» WORK TO COMPLETE
Output every line below exactly.

====== INFORMATION PROVIDED ======

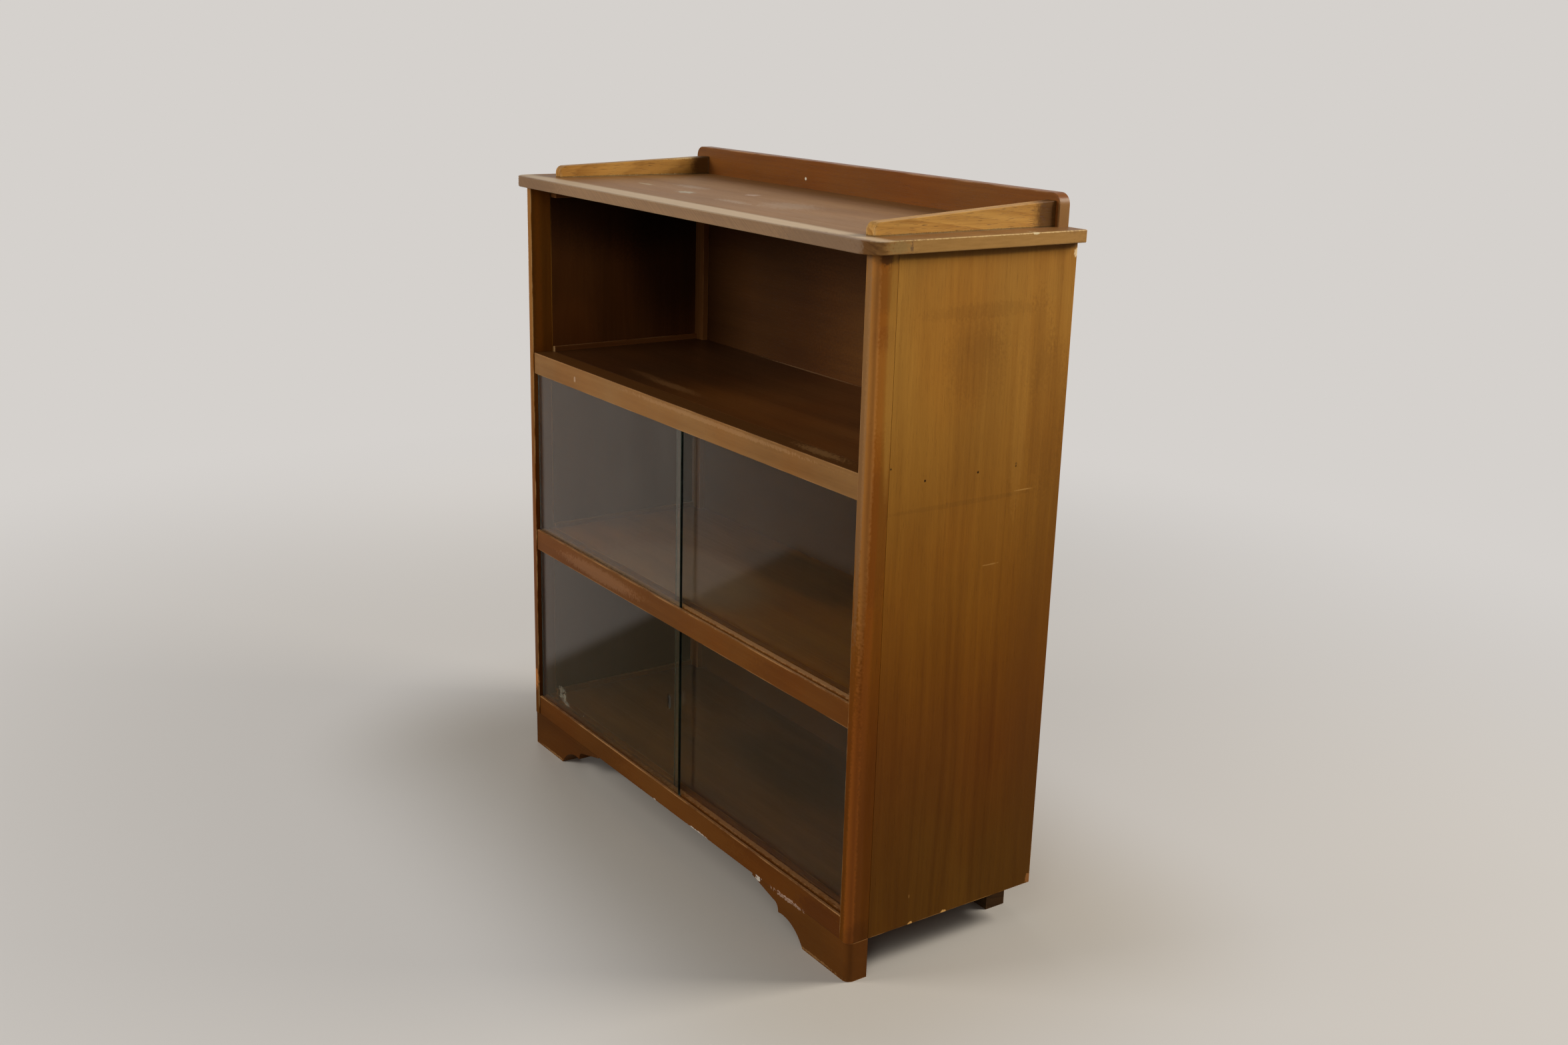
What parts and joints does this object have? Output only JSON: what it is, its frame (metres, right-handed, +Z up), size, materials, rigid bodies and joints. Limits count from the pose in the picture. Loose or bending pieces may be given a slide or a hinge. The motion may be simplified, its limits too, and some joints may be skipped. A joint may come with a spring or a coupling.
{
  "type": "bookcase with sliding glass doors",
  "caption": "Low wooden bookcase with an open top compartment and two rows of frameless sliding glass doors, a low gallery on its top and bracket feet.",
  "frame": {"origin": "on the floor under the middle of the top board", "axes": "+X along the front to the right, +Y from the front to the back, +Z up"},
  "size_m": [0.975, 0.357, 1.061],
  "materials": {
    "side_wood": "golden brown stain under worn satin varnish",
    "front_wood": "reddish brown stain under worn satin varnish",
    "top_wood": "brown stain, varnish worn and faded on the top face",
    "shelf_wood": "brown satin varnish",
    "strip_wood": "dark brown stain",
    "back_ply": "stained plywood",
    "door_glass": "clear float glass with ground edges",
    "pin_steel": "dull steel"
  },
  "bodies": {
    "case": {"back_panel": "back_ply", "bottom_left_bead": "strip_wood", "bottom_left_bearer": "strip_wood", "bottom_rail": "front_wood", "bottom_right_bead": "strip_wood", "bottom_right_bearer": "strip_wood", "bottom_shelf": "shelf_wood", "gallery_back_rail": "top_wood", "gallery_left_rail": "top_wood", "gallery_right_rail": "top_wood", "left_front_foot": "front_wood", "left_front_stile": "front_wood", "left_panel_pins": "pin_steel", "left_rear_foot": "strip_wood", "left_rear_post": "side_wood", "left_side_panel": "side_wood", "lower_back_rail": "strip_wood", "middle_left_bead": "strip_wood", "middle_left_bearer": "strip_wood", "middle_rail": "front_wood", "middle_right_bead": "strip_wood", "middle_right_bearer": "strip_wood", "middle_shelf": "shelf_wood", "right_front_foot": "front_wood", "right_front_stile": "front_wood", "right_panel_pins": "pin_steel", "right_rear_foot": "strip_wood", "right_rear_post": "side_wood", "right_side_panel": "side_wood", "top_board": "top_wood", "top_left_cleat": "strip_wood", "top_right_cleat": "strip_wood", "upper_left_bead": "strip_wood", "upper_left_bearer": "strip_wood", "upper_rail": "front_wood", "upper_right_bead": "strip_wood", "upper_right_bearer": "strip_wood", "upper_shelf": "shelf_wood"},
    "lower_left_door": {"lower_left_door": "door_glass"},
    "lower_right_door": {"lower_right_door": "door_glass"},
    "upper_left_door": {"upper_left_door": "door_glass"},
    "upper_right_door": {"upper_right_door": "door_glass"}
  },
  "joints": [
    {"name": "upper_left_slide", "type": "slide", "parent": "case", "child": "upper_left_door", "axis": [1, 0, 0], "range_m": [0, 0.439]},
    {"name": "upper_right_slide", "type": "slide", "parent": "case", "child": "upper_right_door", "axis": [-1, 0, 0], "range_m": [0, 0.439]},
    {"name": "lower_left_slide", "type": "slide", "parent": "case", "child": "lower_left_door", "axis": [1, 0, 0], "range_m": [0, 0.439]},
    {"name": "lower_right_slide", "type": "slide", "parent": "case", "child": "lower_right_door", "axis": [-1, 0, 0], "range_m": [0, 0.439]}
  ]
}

======

» EXERCISE RESPONSE
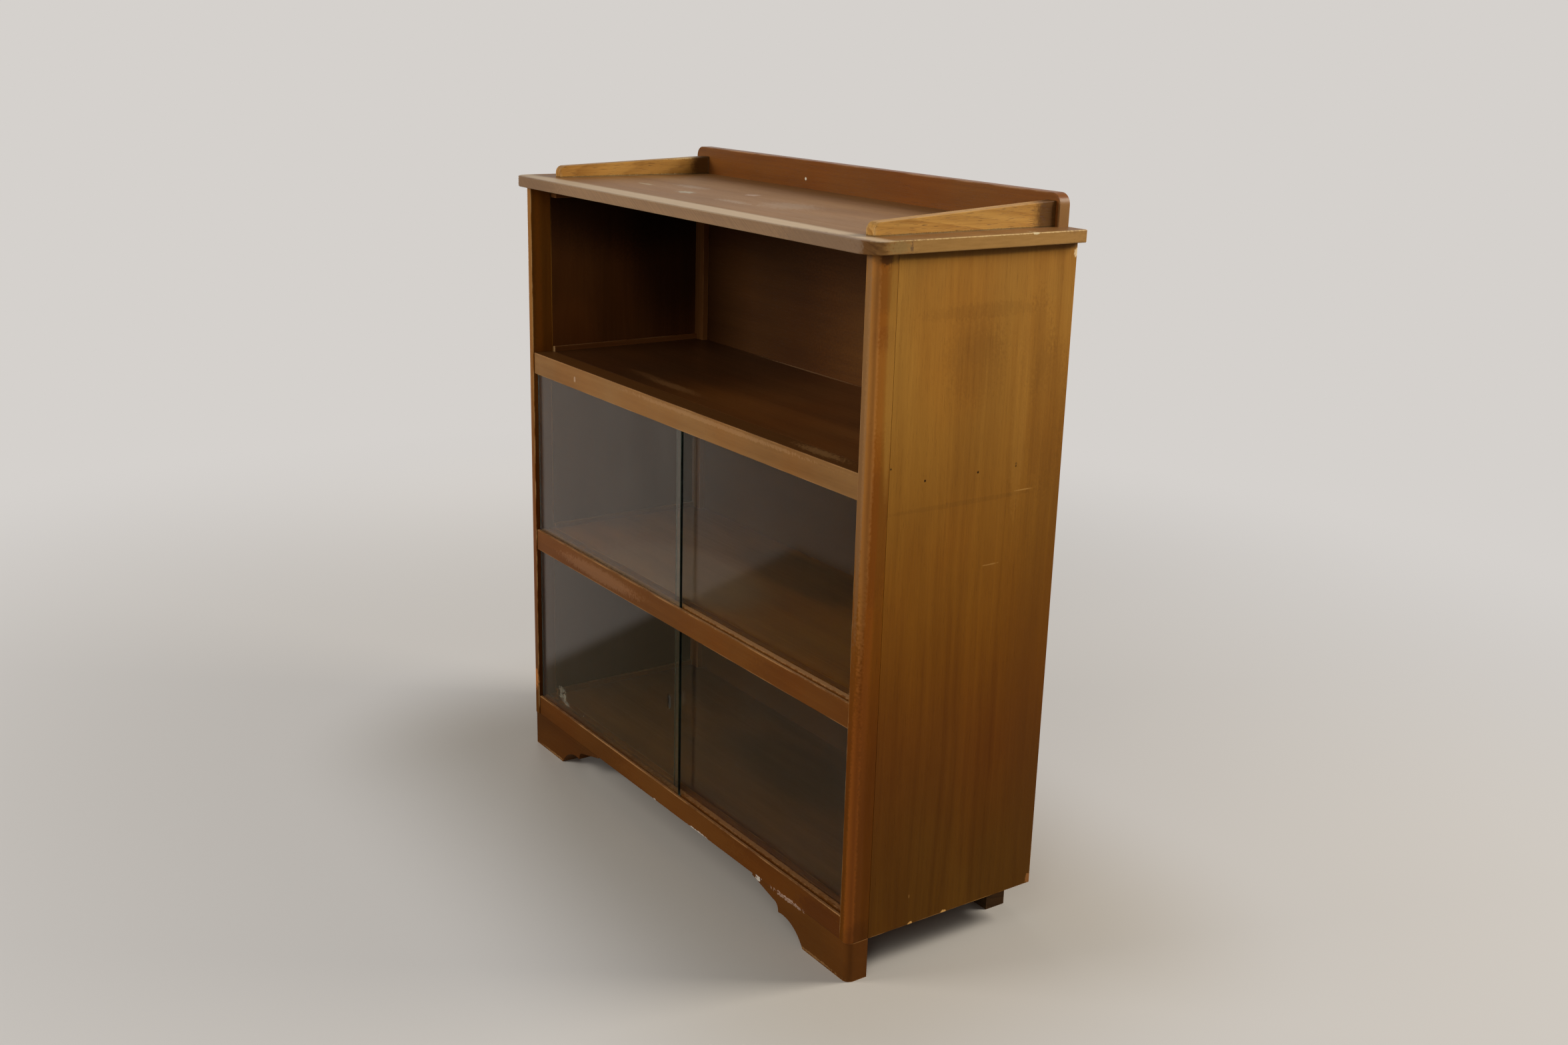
What parts and joints does this object have? Output only JSON: what it is, its frame (metres, right-handed, +Z up), size, materials, rigid bodies and joints. Limits count from the pose in the picture. Loose or bending pieces may be given a slide or a hinge. The motion may be simplified, its limits too, and some joints may be skipped. A joint may come with a spring or a coupling.
{
  "type": "bookcase with sliding glass doors",
  "caption": "Low wooden bookcase with an open top compartment and two rows of frameless sliding glass doors, a low gallery on its top and bracket feet.",
  "frame": {"origin": "on the floor under the middle of the top board", "axes": "+X along the front to the right, +Y from the front to the back, +Z up"},
  "size_m": [0.975, 0.357, 1.061],
  "materials": {
    "side_wood": "golden brown stain under worn satin varnish",
    "front_wood": "reddish brown stain under worn satin varnish",
    "top_wood": "brown stain, varnish worn and faded on the top face",
    "shelf_wood": "brown satin varnish",
    "strip_wood": "dark brown stain",
    "back_ply": "stained plywood",
    "door_glass": "clear float glass with ground edges",
    "pin_steel": "dull steel"
  },
  "bodies": {
    "case": {"back_panel": "back_ply", "bottom_left_bead": "strip_wood", "bottom_left_bearer": "strip_wood", "bottom_rail": "front_wood", "bottom_right_bead": "strip_wood", "bottom_right_bearer": "strip_wood", "bottom_shelf": "shelf_wood", "gallery_back_rail": "top_wood", "gallery_left_rail": "top_wood", "gallery_right_rail": "top_wood", "left_front_foot": "front_wood", "left_front_stile": "front_wood", "left_panel_pins": "pin_steel", "left_rear_foot": "strip_wood", "left_rear_post": "side_wood", "left_side_panel": "side_wood", "lower_back_rail": "strip_wood", "middle_left_bead": "strip_wood", "middle_left_bearer": "strip_wood", "middle_rail": "front_wood", "middle_right_bead": "strip_wood", "middle_right_bearer": "strip_wood", "middle_shelf": "shelf_wood", "right_front_foot": "front_wood", "right_front_stile": "front_wood", "right_panel_pins": "pin_steel", "right_rear_foot": "strip_wood", "right_rear_post": "side_wood", "right_side_panel": "side_wood", "top_board": "top_wood", "top_left_cleat": "strip_wood", "top_right_cleat": "strip_wood", "upper_left_bead": "strip_wood", "upper_left_bearer": "strip_wood", "upper_rail": "front_wood", "upper_right_bead": "strip_wood", "upper_right_bearer": "strip_wood", "upper_shelf": "shelf_wood"},
    "lower_left_door": {"lower_left_door": "door_glass"},
    "lower_right_door": {"lower_right_door": "door_glass"},
    "upper_left_door": {"upper_left_door": "door_glass"},
    "upper_right_door": {"upper_right_door": "door_glass"}
  },
  "joints": [
    {"name": "upper_left_slide", "type": "slide", "parent": "case", "child": "upper_left_door", "axis": [1, 0, 0], "range_m": [0, 0.439]},
    {"name": "upper_right_slide", "type": "slide", "parent": "case", "child": "upper_right_door", "axis": [-1, 0, 0], "range_m": [0, 0.439]},
    {"name": "lower_left_slide", "type": "slide", "parent": "case", "child": "lower_left_door", "axis": [1, 0, 0], "range_m": [0, 0.439]},
    {"name": "lower_right_slide", "type": "slide", "parent": "case", "child": "lower_right_door", "axis": [-1, 0, 0], "range_m": [0, 0.439]}
  ]
}